REQUEST ▸
From the first line of the data below, repeat each line exactly until you reach the line with "depth = y + sway * looks.sway * 0.7"; include that line too.

Entries with model source code
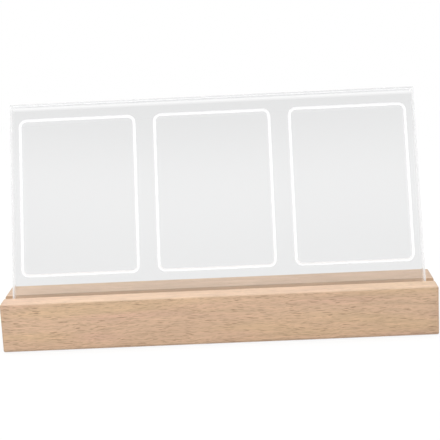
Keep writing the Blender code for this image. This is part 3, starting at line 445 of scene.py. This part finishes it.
def beech(looks):
    """Fine beech: fibre along X that sways a little, short dark flecks, soft streaks, and painted light
    and shade on its edges, top, slot and foot.
    """
    wood = material("oiled_beech")
    x, y, z = wood.parts(wood.place())
    low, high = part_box("wooden_base")
    sway = wood.noise(wood.stretched((30, 24, 45)), roughness=0.45) - 0.5
    level = z + sway * looks.sway
    depth = y + sway * looks.sway * 0.7

    # Each fleck has a room of its own, and a shear staggers the rooms of neighbouring rows
    ragged = (wood.noise(wood.point(x * 500, depth * 2600, level * 2600), detail=1.0) - 0.5) * 0.35
    per_length, per_width = 1 / looks.fleck_length, 1 / looks.fleck_width
    rows = (level + depth * 0.6) * (per_width * 0.62)
    room = wood.point(x * per_length + rows, depth * (per_width * 0.6), level * per_width)
    fleck = flecks(wood, room, ragged, 0.38, 0)
    room = wood.point(x * per_length * 1.7 - rows * 1.3, depth * per_width, level * per_width * 1.3)
    tick = flecks(wood, room, ragged, 0.40, 1)

    fibre = wood.noise(wood.point(x * 120, depth * 1100, level * 1250), detail=3.0, roughness=0.6)
    streak = wood.noise(wood.point(x * 45, depth * 420, level * 760), roughness=0.55)
    patch = wood.noise(wood.stretched((13, 60, 105)), detail=1.0)
    cloud = wood.noise(wood.stretched((9, 60, 90)), detail=1.0)
    tone = wood.mix(wood.ramp(patch, 0.46, 0.68), looks.body, looks.pink)
    tone = wood.mix(wood.ramp(cloud, 0.48, 0.68), tone, looks.straw)
    # The term with x is painted shade that darkens the board towards its right end
    tone = wood.dimmed(tone, 0.672 + streak * 0.38 + fibre * 0.34 - x * looks.painted_shade_drift)
    tone = wood.mix(fleck * 1.18 + tick * 1.08, tone, looks.fleck)

    # The cut ends, whose heart lies below the bar and a little in front of its middle
    heart_y, heart_z = -12.0 * MM, -45.0 * MM
    ends = wood.ramp(abs(x), high.x - 1.0 * MM, high.x - STEP)
    pores = wood.noise(wood.stretched((900, 2600, 2600)))
    cut = cut_end(wood, looks, y - heart_y + sway * (4.0 * MM), z - heart_z, pores)
    tone = wood.mix(ends * 0.85, tone, cut)

    # The walls and the floor of the slot, with painted light that makes them lighter and warmer, and
    # painted shade past the panel's sides
    up = reach(LEAN_UP, y, z)
    from_slot = abs(reach(LEAN_BACK, y, z) - PANEL_MIDDLE) - (PANEL_REAR - PANEL_FRONT) / 2
    slot = wood.ramp(from_slot, 0.3 * MM, 0.24 * MM) * wood.ramp(z, high.z - STEP, high.z - 0.3 * MM)
    slot = slot * wood.ramp(up, PANEL_FOOT - 0.45 * MM, PANEL_FOOT - 0.35 * MM)
    # Painted shade: the walls past the panel's sides turn darker
    bare = wood.ramp(abs(x), PANEL_SIDE, PANEL_SIDE + 1.2 * MM)
    walls = wood.mix(bare * 0.85, looks.painted_slot_light, looks.end_grain)
    tone = wood.mix(slot, tone, wood.dimmed(walls, 0.88 + fibre * 0.24))

    # A painted sheen that makes the top face paler, and a painted highlight on the lips of the slot
    crown = wood.ramp(z, high.z - 0.8 * MM, high.z - 0.2 * MM)
    tone = wood.mix(crown * 0.42, tone, wood.dimmed(looks.pale, 0.72 + streak * 0.56))
    lip_highlight = wood.ramp(from_slot, 1.1 * MM, 0.4 * MM) * wood.ramp(from_slot, 0.3 * MM, 0.36 * MM)
    tone = wood.mix(lip_highlight * crown * 0.40, tone, looks.worn)

    # Darker towards the ends, most on the top face and most of all behind the slot, where it is a
    # painted shadow of the panel
    towards_ends = wood.ramp(abs(x), high.x - 7.0 * MM, high.x - 1.0 * MM)
    behind = crown * wood.ramp(y, 0.0, 1.0 * MM)
    tone = wood.dimmed(tone, 1.0 - towards_ends * (0.05 + crown * 0.04 + behind * 0.13))

    # A painted highlight on the rounded edges, and painted shade along the foot
    edge = wood.ramp(wood.edge_distance(low, high), -looks.edge_highlight_reach, -STEP)
    foot = wood.ramp(z, low.z + 1.4 * MM, low.z + 0.4 * MM)
    tone = wood.mix(edge * (1.0 - foot) * (0.06 + fibre * 0.20), tone, looks.worn)
    tone = wood.dimmed(tone, 1.0 - foot * 0.20)

    relief = fibre * 0.5 - fleck * 0.5 - tick * 0.3 + ends * pores * 0.6
    return wood.surface(
        Base_Color=tone,
        Roughness=0.46 + fibre * 0.16 + ends * 0.12,
        Normal=wood.bump(relief, 0.04 * MM),
        Coat_Weight=0.12,
        Coat_Roughness=0.35,
    )


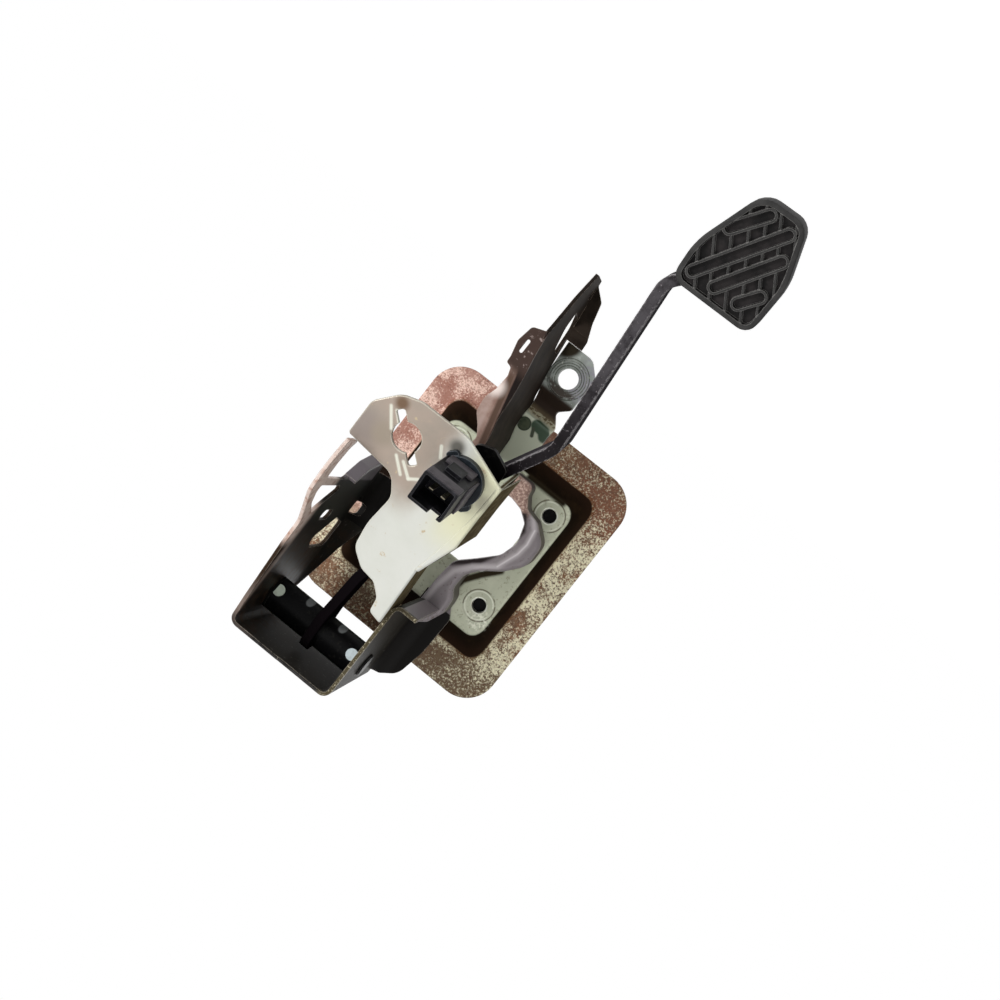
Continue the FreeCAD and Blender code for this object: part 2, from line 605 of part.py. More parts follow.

COMPLETE ANSWER ▸
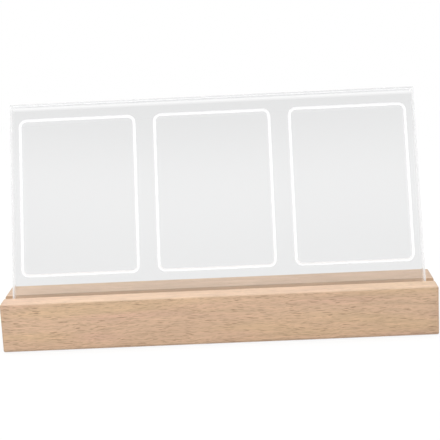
Keep writing the Blender code for this image. This is part 3, starting at line 445 of scene.py. This part finishes it.
def beech(looks):
    """Fine beech: fibre along X that sways a little, short dark flecks, soft streaks, and painted light
    and shade on its edges, top, slot and foot.
    """
    wood = material("oiled_beech")
    x, y, z = wood.parts(wood.place())
    low, high = part_box("wooden_base")
    sway = wood.noise(wood.stretched((30, 24, 45)), roughness=0.45) - 0.5
    level = z + sway * looks.sway
    depth = y + sway * looks.sway * 0.7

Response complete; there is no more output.